Dominique’s business partner and collaborator Juan Contreras, Chef Pâtissier then proceeded to steal the show with a Coconut and Pineapple dessert that made me very happy indeed. As all excellent desserts should…but this really surpassed all expectations. Looking exactly like a real half coconut, the shell was made of chocolate, lined with coconut flesh and filled with coconut mousse and lime zest. Digging into the mousse, I found chunks of sweet, yet tart pineapple that cut through the coconut cream gorgeously. It was delectable. The final Mignardises (bite sized desserts) were presented in a cocoa pod and finished the wonderful meal off perfectly.
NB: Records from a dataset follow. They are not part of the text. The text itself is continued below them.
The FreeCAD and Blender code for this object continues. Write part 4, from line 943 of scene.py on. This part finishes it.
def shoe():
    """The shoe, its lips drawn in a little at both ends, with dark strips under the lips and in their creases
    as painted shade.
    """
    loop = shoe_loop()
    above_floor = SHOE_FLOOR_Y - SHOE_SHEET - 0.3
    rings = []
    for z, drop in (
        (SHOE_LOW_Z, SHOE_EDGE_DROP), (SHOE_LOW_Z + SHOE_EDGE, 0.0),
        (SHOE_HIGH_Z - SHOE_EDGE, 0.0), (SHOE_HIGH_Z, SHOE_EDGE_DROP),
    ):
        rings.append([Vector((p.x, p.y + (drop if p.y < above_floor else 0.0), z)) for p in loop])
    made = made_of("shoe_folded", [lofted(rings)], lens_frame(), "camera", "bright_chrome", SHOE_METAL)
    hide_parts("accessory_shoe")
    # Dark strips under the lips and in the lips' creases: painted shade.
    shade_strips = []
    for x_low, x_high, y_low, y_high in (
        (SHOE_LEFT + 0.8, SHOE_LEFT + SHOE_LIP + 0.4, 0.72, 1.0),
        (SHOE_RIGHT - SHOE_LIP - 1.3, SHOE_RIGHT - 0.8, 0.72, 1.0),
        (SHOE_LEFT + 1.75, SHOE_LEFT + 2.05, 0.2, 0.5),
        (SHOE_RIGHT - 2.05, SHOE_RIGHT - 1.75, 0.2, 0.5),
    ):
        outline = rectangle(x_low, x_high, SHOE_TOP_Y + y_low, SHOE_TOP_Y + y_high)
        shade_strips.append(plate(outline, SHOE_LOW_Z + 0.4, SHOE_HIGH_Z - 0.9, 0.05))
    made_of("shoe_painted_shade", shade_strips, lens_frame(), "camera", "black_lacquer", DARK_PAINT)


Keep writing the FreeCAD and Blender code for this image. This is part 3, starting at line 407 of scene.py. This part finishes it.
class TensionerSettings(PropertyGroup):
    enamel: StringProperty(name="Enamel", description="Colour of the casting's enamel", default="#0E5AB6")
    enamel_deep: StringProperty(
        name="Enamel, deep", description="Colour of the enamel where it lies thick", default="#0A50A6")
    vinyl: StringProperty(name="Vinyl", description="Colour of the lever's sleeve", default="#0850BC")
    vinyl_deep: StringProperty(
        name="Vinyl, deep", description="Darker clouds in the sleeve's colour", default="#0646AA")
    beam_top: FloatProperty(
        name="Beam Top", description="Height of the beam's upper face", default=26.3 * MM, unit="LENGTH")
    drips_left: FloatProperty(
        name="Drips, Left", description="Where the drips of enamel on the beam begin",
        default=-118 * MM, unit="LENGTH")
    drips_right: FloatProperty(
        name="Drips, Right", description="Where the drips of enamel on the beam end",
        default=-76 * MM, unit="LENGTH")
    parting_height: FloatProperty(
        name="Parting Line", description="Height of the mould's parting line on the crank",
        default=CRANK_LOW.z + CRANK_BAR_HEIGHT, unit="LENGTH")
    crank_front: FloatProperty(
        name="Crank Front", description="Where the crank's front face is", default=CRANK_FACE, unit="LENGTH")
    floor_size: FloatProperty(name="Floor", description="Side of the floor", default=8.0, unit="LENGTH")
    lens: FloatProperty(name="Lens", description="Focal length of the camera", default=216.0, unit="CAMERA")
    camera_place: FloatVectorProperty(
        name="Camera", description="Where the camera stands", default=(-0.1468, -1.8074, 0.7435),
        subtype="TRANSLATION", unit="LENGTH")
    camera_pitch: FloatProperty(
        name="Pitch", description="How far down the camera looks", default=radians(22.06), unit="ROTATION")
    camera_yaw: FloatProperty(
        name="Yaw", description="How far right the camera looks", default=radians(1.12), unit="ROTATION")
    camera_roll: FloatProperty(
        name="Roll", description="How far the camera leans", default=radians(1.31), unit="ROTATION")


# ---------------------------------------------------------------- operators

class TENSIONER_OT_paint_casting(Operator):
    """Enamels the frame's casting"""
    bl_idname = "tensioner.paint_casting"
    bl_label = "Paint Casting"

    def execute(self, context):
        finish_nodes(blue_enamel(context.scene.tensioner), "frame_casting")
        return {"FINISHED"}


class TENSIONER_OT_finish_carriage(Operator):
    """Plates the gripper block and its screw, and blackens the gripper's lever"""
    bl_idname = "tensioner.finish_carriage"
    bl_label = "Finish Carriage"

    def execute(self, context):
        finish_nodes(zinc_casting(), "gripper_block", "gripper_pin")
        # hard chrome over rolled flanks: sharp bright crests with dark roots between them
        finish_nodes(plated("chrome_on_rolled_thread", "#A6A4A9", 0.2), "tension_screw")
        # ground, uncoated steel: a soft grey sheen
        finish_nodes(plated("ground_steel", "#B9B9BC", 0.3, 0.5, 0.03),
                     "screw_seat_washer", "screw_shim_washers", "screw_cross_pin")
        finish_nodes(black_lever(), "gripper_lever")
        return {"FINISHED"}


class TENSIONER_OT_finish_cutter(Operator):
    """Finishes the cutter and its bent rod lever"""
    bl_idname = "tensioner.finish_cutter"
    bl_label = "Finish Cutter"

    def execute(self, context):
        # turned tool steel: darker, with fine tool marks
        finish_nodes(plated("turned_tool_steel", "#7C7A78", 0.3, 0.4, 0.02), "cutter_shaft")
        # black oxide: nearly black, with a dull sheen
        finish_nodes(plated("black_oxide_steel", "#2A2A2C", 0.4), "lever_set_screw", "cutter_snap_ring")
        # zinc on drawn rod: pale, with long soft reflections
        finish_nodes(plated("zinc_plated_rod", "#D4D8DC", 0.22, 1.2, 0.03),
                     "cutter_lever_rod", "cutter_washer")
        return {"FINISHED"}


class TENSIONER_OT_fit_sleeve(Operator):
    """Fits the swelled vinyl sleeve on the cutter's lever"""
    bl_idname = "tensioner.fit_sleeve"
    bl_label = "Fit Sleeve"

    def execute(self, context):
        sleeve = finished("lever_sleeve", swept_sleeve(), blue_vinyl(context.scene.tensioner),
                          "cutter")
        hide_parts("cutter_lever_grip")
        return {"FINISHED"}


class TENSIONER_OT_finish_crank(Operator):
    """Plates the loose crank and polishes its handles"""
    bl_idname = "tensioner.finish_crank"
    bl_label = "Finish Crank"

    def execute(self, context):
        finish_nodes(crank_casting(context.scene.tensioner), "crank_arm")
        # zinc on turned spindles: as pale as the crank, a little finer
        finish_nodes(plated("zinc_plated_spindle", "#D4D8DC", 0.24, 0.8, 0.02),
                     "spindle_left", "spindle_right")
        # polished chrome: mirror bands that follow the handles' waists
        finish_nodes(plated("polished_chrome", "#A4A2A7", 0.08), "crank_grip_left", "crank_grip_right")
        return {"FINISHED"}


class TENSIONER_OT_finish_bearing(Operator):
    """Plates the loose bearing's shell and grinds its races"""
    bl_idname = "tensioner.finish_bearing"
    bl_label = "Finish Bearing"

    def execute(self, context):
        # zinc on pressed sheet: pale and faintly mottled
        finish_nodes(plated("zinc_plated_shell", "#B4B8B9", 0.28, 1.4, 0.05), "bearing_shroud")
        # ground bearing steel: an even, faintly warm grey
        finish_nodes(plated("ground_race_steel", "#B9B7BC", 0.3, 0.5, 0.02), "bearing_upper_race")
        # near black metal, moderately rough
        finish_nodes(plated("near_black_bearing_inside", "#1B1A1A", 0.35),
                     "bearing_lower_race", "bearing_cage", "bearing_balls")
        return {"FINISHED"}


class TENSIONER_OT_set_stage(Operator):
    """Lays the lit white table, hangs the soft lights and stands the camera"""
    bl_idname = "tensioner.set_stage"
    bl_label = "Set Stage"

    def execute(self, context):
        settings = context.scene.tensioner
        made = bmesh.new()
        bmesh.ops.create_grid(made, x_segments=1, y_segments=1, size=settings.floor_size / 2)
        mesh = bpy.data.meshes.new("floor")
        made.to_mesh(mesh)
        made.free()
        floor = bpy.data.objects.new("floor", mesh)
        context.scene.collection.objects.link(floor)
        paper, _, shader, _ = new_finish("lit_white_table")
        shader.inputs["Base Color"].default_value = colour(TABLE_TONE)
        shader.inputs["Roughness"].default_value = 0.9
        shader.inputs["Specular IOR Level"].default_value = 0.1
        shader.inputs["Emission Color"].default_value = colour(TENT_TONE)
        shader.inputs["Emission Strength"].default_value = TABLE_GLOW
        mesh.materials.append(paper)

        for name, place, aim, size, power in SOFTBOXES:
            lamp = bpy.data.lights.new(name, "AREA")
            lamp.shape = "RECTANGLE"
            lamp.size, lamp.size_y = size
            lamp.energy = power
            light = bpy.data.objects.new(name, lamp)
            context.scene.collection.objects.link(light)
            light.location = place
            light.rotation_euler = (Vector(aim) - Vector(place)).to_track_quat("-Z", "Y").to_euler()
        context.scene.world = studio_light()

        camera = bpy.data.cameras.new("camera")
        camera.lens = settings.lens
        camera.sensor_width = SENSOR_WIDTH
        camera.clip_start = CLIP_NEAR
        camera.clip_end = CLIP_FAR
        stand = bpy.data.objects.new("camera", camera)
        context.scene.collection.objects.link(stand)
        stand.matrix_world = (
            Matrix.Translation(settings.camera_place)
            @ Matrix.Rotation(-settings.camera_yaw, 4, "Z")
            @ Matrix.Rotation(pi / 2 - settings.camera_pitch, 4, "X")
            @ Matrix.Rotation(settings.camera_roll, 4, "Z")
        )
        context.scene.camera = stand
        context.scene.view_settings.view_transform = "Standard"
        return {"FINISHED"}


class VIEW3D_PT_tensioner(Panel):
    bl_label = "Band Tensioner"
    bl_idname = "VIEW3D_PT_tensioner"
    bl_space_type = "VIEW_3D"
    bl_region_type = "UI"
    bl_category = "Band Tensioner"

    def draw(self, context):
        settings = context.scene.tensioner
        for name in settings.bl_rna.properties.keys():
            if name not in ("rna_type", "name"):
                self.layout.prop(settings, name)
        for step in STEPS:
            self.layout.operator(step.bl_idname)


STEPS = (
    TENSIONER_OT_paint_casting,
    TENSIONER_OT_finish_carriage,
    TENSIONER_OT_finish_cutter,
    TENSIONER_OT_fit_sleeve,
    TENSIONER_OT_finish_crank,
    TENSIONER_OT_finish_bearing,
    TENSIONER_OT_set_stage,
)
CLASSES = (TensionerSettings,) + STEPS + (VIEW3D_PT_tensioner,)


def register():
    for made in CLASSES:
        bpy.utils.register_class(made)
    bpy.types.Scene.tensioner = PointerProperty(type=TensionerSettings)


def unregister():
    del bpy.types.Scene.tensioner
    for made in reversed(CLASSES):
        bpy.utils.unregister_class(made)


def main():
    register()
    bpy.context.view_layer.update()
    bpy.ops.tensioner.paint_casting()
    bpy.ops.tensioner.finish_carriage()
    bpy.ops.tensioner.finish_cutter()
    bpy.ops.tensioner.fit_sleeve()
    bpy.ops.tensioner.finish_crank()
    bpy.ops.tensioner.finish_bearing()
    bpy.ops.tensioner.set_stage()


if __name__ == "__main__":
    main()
Atelier Crenn is certainly a very special occasion restaurant and probably, for most, a once in a lifetime experience. I save for these events. I budget for them in my travel funds, have wine by the glass if needs be and then savour every second I’m there. Who knows if and when I will ever be back in San Fran? Or how long Atelier Crenn will continue on? Although I do have backups with Bar Crenn and Petit Crenn being top of the list if I do return to San Fran. As with many of the things I spend money on when it comes to travel, my main justification for the splurge is that if you ask me in five years how much that meal cost I won’t be able to tell you. But I will be able to remember the feeling of experiencing a chef’s vision and passion in such a deliberate and beautiful way. The food in particular, but all the smaller details also, ensured I left the restaurant feeling like the outlay was well and truly worth it. I felt lucky to have been let into that world for a moment – to see and smell and hear and feel and taste the beauty of food as poetry.